If TikTok went down in the US for a month, what would you do, Chewie?
Chewie: I immediately got RedNote so I could divert my audience.
Juniper Care: Okay, and then Xi Jinping says, “Actually we’re only available in China.”
Chewie: Then I’d go on Instagram. I’d find a way somehow.
Juniper Care: Right. So ultimately, you’d realise—how do I reach the people themselves, instead of circumventing all of this? It’s like I’m renting.
Isabel: Renting is a great metaphor. My Instagram is my portfolio. I’m not great at marketing, but it’s where people see what I’m about. If it got shut down, I’d be sweating.
Juniper Care: Zuckerberg the landlord can just go, “No, take this back.” And you realise—without it, how much am I?
Hunter: Just to be clear for the old person in the room: social media is the landlord, and we’re all renting from social media?
Juniper Care: Social media is the house. Tim Cook, Susan Wojcicki, Zuckerberg—they’re top-dog landlords. We’re all tenants, whether you’re a user or a creator. Actually worse if you’re a creator, because then you’re paying.

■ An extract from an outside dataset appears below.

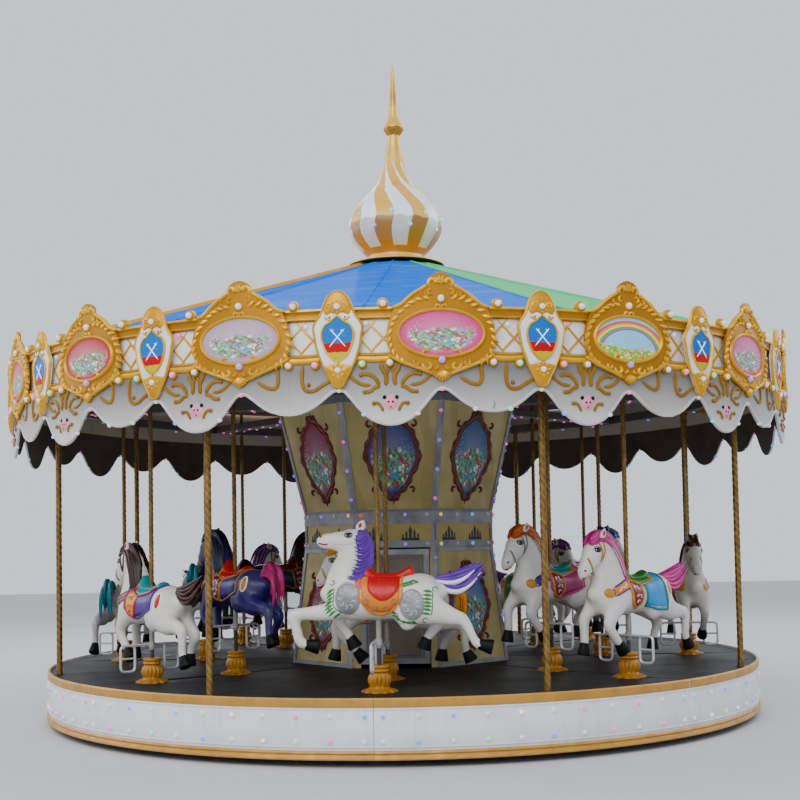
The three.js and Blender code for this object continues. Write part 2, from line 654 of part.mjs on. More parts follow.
// The footrest: a crossbar ahead of the pole in a clamp, with a hanging loop at each end.
function footrest(top) {
  const barBottom = top - FOOT_TUBE;
  const bottom = top - FOOT_LOOP_HEIGHT;
  const shape = new THREE.Shape([
    [-FOOT_LOOP_OUTER, bottom], [-FOOT_LOOP_INNER, bottom], [-FOOT_LOOP_INNER, barBottom],
    [FOOT_LOOP_INNER, barBottom], [FOOT_LOOP_INNER, bottom], [FOOT_LOOP_OUTER, bottom],
    [FOOT_LOOP_OUTER, top], [-FOOT_LOOP_OUTER, top],
  ].map(([y, z]) => new THREE.Vector2(y, z)));
  const holeHeight = (FOOT_LOOP_HEIGHT - 3 * FOOT_TUBE) / 2;
  for (const side of [-1, 1]) {
    const near = side * (FOOT_LOOP_INNER + FOOT_TUBE);
    const far = side * (FOOT_LOOP_OUTER - FOOT_TUBE);
    for (const level of [bottom + FOOT_TUBE, barBottom - holeHeight]) {
      shape.holes.push(new THREE.Path([
        [near, level], [far, level], [far, level + holeHeight], [near, level + holeHeight],
      ].map(([y, z]) => new THREE.Vector2(y, z))));
    }
  }
  const loops = new THREE.ExtrudeGeometry(shape, { depth: FOOT_TUBE, bevelEnabled: false })
    .rotateX(Math.PI / 2).rotateZ(Math.PI / 2).translate(-FOOT_BAR_AHEAD - FOOT_TUBE / 2, 0, 0);
  const clamp = new THREE.BoxGeometry(FOOT_BAR_AHEAD, FOOT_CLAMP_WIDTH, FOOT_TUBE)
    .translate(-FOOT_BAR_AHEAD / 2, 0, top - FOOT_TUBE / 2);
  return [loops, clamp];
}

// A galloping horse on its pole, facing -X, with the pole on the vertical axis and its lowest
// hoof at height 0. The pole's ends are given in the horse's own heights.
function horse(mould, poleBottom, poleTop) {
  const pieces = [limb(mould.trunk, 6), limb(mould.neck, 5), limb(mould.tail, 4)];
  if (mould.head) pieces.push(limb(mould.head, 5));
  for (const stations of mould.legs) pieces.push(limb(stations, 4));
  const [, , bodyHeight] = mould.trunk[1];
  pieces.push(bar(POLE_LOW_RADIUS, poleBottom, bodyHeight - 60, POLE_SIDES));
  pieces.push(bar(POLE_HIGH_RADIUS, bodyHeight - 20, poleTop, POLE_SIDES));
  return fuse([...pieces, ...footrest(mould.footrestTop)]);
}

addPart("ground_frame", groundFrame(), materials.frameSteel);
addPart("deck", deck(), materials.deckGrey);

for (let k = 0; k < SECTORS; k++) {
  const seamAngle = ROW_ANGLE + k * SECTOR;
  if (k === HALF_PANEL_SECTOR) {
    addPart("rim_half_panel_a", rimPanel(SECTOR / 2), materials.rimWhite, seamAngle);
    addPart("rim_half_panel_b", rimPanel(SECTOR / 2), materials.rimWhite, seamAngle + SECTOR / 2);
  } else {
    addPart(`rim_panel_${k + 1}`, rimPanel(SECTOR), materials.rimWhite, seamAngle);
  }
}

for (let k = 0; k < SECTORS; k++) {
  addPart(`post_${k + 1}`, post(), materials.ropeBrass, POST_ANGLE + k * SECTOR);
}

addPart("drum_lower", lowerDrum(), materials.drumOlive, ROW_ANGLE);
addPart("drum_door", drumDoor(), materials.railSilver, ROW_ANGLE);
addPart("drum_waist", drumWaist(), materials.railSilver, ROW_ANGLE);
addPart("drum_upper", upperDrum(), materials.drumOlive, ROW_ANGLE);
addPart("canopy_frame", canopyFrame(), materials.railSilver);

for (let k = 0; k < SECTORS; k++) {
  const angle = CORNICE_ANGLE + k * SECTOR;
  addPart(`cornice_${k + 1}`, corniceSegment(), materials.corniceGold, angle);
  addPart(`drip_panel_${k + 1}`, dripSegment(), materials.dripWhite, angle);
}

addPart("roof", roof(), materials.roofBlue);
addPart("onion_dome", onionDome(), materials.domeGold);
addPart("spire", spire(), materials.domeGold);

for (let k = 0; k < SECTORS; k++) {
  const row = new THREE.Group();
  row.rotation.z = radians(ROW_ANGLE + k * SECTOR);
  carousel.add(row);
  const places = [
    ["outer_horse", OUTER_RING, OUTER_LIFT[k]],
    ["inner_horse", INNER_RING, INNER_LIFT[k]],
  ];
  for (const [name, ring, lift] of places) {
    const mould = name === "outer_horse" && k === 0 ? REACHING : PRANCING;
    const poleBottom = PEDESTAL_TOP - POLE_DEPTH_IN_PEDESTAL - HOOF_HEIGHT - mould.poleDrop;
    const poleTop = POLE_TOP - HOOF_HEIGHT - mould.poleDrop;
    const body = horse(mould, poleBottom, poleTop);
    const mesh = addPart(`${name}_${k + 1}`, body, materials.horseWhite, 0, row);
    mesh.position.set(0, -ring, HOOF_HEIGHT + lift);
  }
}

export default carousel;
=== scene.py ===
# A small fairground carousel, dressed for its picture: two rings of galloping horses under a
# gilded cornice, a painted drum, a pyramid roof in coloured quarters and a striped onion dome.
import math
from types import SimpleNamespace

import bmesh
import bpy
import numpy as np
from mathutils import Matrix, Vector
from mathutils.bvhtree import BVHTree


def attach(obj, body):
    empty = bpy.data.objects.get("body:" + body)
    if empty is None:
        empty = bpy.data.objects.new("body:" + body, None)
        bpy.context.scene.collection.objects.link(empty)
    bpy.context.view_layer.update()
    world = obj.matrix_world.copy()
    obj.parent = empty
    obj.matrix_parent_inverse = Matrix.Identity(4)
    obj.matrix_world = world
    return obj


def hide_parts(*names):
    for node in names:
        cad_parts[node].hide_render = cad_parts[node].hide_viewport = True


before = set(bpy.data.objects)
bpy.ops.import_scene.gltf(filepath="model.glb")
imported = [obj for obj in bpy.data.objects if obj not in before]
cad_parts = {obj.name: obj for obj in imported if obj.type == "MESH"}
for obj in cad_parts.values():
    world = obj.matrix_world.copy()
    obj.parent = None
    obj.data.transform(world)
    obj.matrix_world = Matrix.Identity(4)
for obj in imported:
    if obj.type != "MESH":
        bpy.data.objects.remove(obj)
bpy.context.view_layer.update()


# Camera. A standing viewer's height, a little over 10 m from the axis, with the horizon low in
# the picture. Lens and place were worked out from the ellipses of the deck's rim and the cornice.
CAMERA_PLACE = (0.0, -10.6327, 1.3969)
CAMERA_PITCH = math.radians(2.572)
CAMERA_ROLL = math.radians(-1.032)
FOCAL_PIXELS = 1204.56
PICTURE_PIXELS = 800.0
HORIZON_DROP_PIXELS = 91.82
SENSOR = 36.0
camera_data = bpy.data.cameras.new("camera")
camera_data.sensor_width = SENSOR
camera_data.lens = FOCAL_PIXELS / PICTURE_PIXELS * SENSOR
camera_data.shift_y = HORIZON_DROP_PIXELS / PICTURE_PIXELS
camera = bpy.data.objects.new("camera", camera_data)
camera.location = CAMERA_PLACE
tilt = Matrix.Rotation(math.pi / 2 + CAMERA_PITCH, 3, "X")
camera.rotation_euler = (tilt @ Matrix.Rotation(CAMERA_ROLL, 3, "Z")).to_euler()
bpy.context.scene.collection.objects.link(camera)
bpy.context.scene.camera = camera


# Studio. A bright, even overcast sky, one broad lamp high in front and three round the back,
# over a plain pale floor.
def colour(code):
    """The linear colour of a six-digit web code: each share is raised out of its gamma."""
    shares = [int(code[i:i + 2], 16) / 255.0 for i in (0, 2, 4)]
    return tuple(((s + 0.055) / 1.055) ** 2.4 for s in shares) + (1.0,)


def area_light(name, place, size, energy):
    """A square soft light at a place, turned to shine on the middle of the carousel."""
    data = bpy.data.lights.new(name, "AREA")
    data.size = size
    data.energy = energy
    lamp = bpy.data.objects.new(name, data)
    lamp.location = place
    to_middle = Vector((0.0, 0.0, 1.8)) - Vector(place)
    lamp.rotation_euler = to_middle.to_track_quat("-Z", "Y").to_euler()
    bpy.context.scene.collection.objects.link(lamp)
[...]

But I do think that power and impact are separate. People with impact are young people. The youth are always the brightest, the most open-minded. You have the biggest impact because you will become the people who have power. The ones in power are only on their way out.
Who should we follow?
Hunter: Final question—who should we follow? Other than you.
Isabel: I’m not a big social-media girlie. I’d just say local people. Your friends. Support your friends making things. Cool stuff that you like.
Chewie: If you’re going to follow someone big, follow people who are aware of the industry—not just, “Yeah, I spent a hundred grand at Coachella.” I really like Emma Chamberlain because she’s humble. She has good taste in fashion, different perspectives on art, and she’s not just following trends. People like her are who I look up to.
Hunter: Beautiful way to end. Thanks for joining us.